— DIRECTION —
Reproduce, exactly and in full, only the lines below from the one containing "checks and export" through the one containing "obj.matrix_world = Matrix.Identity(4)".

##########

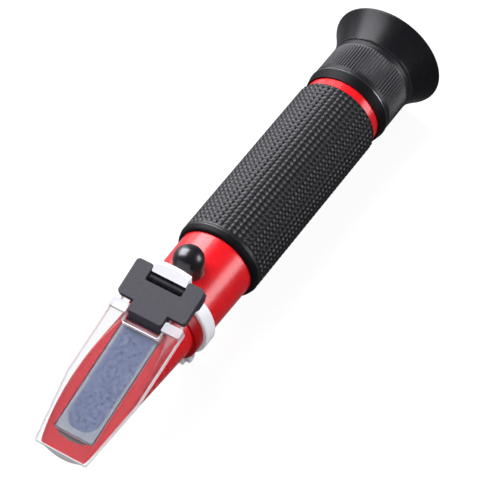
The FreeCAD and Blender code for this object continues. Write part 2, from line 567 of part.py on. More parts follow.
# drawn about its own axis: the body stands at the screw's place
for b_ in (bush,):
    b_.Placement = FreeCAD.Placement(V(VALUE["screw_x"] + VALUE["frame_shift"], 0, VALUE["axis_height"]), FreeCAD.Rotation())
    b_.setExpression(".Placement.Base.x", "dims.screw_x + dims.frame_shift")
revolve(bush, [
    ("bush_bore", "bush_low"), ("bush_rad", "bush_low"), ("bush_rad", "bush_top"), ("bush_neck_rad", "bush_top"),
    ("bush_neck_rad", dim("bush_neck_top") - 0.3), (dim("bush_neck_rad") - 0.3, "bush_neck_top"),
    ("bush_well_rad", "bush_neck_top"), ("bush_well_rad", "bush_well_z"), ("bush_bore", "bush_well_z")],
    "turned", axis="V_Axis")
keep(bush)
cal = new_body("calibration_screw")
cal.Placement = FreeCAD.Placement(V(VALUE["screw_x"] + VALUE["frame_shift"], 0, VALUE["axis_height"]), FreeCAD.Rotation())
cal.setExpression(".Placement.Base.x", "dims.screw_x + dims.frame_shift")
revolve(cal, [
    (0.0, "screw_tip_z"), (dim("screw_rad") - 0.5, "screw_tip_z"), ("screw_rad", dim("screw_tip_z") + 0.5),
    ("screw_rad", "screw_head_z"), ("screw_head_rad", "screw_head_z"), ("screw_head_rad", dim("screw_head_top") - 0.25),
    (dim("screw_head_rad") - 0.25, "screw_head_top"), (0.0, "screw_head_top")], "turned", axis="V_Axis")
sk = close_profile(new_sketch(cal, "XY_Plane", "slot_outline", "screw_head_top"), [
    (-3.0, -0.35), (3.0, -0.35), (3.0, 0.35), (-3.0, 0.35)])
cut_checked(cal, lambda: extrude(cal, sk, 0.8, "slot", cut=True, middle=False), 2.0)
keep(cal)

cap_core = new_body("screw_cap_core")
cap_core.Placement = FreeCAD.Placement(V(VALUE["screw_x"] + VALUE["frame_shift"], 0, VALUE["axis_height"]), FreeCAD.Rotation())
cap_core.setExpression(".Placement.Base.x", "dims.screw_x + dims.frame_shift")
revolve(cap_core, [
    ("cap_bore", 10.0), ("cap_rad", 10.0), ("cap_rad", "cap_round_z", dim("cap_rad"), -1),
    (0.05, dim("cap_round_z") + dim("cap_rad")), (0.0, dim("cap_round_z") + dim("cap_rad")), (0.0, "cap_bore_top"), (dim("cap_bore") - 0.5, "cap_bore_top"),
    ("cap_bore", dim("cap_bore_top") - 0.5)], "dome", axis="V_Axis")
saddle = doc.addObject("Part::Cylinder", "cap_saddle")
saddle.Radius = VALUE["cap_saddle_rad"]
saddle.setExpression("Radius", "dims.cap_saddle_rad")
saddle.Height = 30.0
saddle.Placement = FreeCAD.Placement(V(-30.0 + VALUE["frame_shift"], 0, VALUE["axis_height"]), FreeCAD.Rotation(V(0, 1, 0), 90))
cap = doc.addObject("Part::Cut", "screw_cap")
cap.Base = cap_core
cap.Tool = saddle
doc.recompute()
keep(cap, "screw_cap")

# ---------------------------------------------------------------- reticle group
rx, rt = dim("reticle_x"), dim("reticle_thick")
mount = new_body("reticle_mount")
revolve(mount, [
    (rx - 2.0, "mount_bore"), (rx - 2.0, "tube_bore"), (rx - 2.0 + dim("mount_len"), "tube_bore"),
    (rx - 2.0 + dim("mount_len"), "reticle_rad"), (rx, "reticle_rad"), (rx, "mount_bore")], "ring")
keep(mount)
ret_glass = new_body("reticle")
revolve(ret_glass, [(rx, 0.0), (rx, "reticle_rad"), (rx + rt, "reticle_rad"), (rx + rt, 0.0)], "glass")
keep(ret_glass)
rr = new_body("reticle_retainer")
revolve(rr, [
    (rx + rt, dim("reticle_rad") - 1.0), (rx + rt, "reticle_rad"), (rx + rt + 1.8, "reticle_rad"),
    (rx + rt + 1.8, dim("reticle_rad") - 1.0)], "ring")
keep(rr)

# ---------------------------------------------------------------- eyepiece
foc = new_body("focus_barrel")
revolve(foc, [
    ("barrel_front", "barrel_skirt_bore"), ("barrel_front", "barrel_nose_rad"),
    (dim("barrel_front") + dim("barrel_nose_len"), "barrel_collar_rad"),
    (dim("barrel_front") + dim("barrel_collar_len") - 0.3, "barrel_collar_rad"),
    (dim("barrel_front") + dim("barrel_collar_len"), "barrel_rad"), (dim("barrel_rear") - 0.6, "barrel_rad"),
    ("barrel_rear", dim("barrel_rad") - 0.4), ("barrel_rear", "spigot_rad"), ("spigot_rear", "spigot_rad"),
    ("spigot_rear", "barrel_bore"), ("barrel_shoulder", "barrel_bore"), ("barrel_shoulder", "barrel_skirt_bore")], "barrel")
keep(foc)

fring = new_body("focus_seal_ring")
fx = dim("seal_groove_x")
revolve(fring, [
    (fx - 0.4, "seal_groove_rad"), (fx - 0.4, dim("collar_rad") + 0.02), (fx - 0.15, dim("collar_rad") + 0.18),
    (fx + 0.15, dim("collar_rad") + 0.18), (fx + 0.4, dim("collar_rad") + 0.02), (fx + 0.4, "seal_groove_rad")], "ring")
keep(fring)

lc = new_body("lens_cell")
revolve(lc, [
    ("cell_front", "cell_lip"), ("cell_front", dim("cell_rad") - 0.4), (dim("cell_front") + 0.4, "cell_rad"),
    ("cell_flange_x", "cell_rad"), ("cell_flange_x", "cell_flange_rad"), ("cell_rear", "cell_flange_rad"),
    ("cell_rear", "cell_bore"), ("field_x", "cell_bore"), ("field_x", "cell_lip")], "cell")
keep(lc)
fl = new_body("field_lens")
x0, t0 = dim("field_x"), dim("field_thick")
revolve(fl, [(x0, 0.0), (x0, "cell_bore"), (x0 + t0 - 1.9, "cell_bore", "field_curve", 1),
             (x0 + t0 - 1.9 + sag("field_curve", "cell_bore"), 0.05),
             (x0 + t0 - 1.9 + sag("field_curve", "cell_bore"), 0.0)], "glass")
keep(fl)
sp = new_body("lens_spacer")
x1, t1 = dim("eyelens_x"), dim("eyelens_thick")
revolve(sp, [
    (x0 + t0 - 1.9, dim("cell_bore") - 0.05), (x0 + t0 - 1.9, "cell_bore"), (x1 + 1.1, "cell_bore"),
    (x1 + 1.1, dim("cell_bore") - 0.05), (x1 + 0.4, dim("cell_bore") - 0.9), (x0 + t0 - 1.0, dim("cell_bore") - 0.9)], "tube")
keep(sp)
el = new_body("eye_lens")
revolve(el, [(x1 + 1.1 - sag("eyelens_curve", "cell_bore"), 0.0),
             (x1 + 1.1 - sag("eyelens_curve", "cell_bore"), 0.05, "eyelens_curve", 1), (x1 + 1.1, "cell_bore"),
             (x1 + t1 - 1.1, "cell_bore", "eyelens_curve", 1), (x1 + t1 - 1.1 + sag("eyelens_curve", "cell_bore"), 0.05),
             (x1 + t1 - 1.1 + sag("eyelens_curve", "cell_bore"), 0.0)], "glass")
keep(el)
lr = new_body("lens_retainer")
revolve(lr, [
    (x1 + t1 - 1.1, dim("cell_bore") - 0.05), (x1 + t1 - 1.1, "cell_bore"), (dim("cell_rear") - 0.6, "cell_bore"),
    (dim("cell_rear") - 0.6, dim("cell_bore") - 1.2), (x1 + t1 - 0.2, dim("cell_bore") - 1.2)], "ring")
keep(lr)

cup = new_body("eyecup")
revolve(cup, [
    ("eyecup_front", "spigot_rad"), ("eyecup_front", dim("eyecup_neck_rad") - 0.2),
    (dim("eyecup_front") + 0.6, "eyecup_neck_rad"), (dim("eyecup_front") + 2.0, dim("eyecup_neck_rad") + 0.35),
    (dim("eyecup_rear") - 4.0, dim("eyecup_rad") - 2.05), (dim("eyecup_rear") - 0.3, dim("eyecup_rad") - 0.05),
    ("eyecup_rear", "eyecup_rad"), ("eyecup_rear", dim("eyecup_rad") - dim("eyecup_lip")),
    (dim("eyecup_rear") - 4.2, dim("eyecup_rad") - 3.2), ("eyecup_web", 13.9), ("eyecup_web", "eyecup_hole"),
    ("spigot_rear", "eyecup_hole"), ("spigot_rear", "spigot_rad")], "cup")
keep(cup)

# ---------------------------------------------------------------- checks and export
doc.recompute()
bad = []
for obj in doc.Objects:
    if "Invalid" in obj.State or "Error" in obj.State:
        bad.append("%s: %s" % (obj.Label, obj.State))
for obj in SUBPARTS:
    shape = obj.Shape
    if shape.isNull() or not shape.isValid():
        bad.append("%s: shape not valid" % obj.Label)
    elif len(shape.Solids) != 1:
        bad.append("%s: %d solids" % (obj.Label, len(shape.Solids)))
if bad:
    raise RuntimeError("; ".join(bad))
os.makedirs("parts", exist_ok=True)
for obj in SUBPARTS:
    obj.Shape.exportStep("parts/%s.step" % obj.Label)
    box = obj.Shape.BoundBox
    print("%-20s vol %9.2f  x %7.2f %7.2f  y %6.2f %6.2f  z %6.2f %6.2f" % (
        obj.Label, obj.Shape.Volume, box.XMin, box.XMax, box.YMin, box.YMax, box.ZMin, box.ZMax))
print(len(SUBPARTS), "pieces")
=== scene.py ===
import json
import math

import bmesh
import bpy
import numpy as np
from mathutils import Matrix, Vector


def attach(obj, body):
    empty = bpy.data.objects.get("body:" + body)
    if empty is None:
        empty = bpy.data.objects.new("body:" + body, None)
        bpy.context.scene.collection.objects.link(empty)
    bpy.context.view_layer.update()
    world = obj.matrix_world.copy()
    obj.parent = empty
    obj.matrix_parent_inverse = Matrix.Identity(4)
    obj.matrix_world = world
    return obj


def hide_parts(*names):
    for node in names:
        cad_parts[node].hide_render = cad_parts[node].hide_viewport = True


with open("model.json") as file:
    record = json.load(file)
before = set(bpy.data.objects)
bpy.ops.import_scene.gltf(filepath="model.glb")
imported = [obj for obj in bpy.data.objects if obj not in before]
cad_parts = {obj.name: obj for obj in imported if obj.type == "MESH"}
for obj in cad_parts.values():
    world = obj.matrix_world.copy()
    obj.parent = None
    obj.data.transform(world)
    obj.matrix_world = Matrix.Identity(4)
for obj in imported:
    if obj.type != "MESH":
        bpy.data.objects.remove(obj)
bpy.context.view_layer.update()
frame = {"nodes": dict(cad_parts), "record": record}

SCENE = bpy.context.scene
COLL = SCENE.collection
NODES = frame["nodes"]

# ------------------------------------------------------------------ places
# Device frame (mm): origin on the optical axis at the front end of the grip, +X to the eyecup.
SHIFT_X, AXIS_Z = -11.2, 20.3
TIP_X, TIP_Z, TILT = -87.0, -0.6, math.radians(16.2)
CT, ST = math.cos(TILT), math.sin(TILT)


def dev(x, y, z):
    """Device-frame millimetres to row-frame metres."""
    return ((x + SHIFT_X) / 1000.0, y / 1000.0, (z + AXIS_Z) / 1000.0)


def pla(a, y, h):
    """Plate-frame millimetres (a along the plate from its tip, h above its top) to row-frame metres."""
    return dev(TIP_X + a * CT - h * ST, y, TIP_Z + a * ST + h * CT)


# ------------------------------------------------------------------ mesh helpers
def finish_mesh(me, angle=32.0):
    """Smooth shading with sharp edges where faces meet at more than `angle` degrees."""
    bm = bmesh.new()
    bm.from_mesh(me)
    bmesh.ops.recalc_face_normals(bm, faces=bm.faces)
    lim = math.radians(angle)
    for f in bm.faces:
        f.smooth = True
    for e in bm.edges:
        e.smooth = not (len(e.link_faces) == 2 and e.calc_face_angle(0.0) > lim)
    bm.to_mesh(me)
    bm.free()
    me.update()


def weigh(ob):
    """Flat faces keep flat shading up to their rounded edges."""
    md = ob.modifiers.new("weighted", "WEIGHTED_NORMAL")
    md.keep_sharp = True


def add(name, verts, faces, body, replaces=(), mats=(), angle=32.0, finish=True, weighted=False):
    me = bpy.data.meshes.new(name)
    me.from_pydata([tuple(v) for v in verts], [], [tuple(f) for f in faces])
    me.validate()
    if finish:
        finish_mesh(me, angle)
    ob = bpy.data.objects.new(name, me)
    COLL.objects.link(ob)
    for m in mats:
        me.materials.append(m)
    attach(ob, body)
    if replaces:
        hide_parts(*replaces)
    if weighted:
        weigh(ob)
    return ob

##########

— COMPLETED EXERCISE —
# ---------------------------------------------------------------- checks and export
doc.recompute()
bad = []
for obj in doc.Objects:
    if "Invalid" in obj.State or "Error" in obj.State:
        bad.append("%s: %s" % (obj.Label, obj.State))
for obj in SUBPARTS:
    shape = obj.Shape
    if shape.isNull() or not shape.isValid():
        bad.append("%s: shape not valid" % obj.Label)
    elif len(shape.Solids) != 1:
        bad.append("%s: %d solids" % (obj.Label, len(shape.Solids)))
if bad:
    raise RuntimeError("; ".join(bad))
os.makedirs("parts", exist_ok=True)
for obj in SUBPARTS:
    obj.Shape.exportStep("parts/%s.step" % obj.Label)
    box = obj.Shape.BoundBox
    print("%-20s vol %9.2f  x %7.2f %7.2f  y %6.2f %6.2f  z %6.2f %6.2f" % (
        obj.Label, obj.Shape.Volume, box.XMin, box.XMax, box.YMin, box.YMax, box.ZMin, box.ZMax))
print(len(SUBPARTS), "pieces")
=== scene.py ===
import json
import math

import bmesh
import bpy
import numpy as np
from mathutils import Matrix, Vector


def attach(obj, body):
    empty = bpy.data.objects.get("body:" + body)
    if empty is None:
        empty = bpy.data.objects.new("body:" + body, None)
        bpy.context.scene.collection.objects.link(empty)
    bpy.context.view_layer.update()
    world = obj.matrix_world.copy()
    obj.parent = empty
    obj.matrix_parent_inverse = Matrix.Identity(4)
    obj.matrix_world = world
    return obj


def hide_parts(*names):
    for node in names:
        cad_parts[node].hide_render = cad_parts[node].hide_viewport = True


with open("model.json") as file:
    record = json.load(file)
before = set(bpy.data.objects)
bpy.ops.import_scene.gltf(filepath="model.glb")
imported = [obj for obj in bpy.data.objects if obj not in before]
cad_parts = {obj.name: obj for obj in imported if obj.type == "MESH"}
for obj in cad_parts.values():
    world = obj.matrix_world.copy()
    obj.parent = None
    obj.data.transform(world)
    obj.matrix_world = Matrix.Identity(4)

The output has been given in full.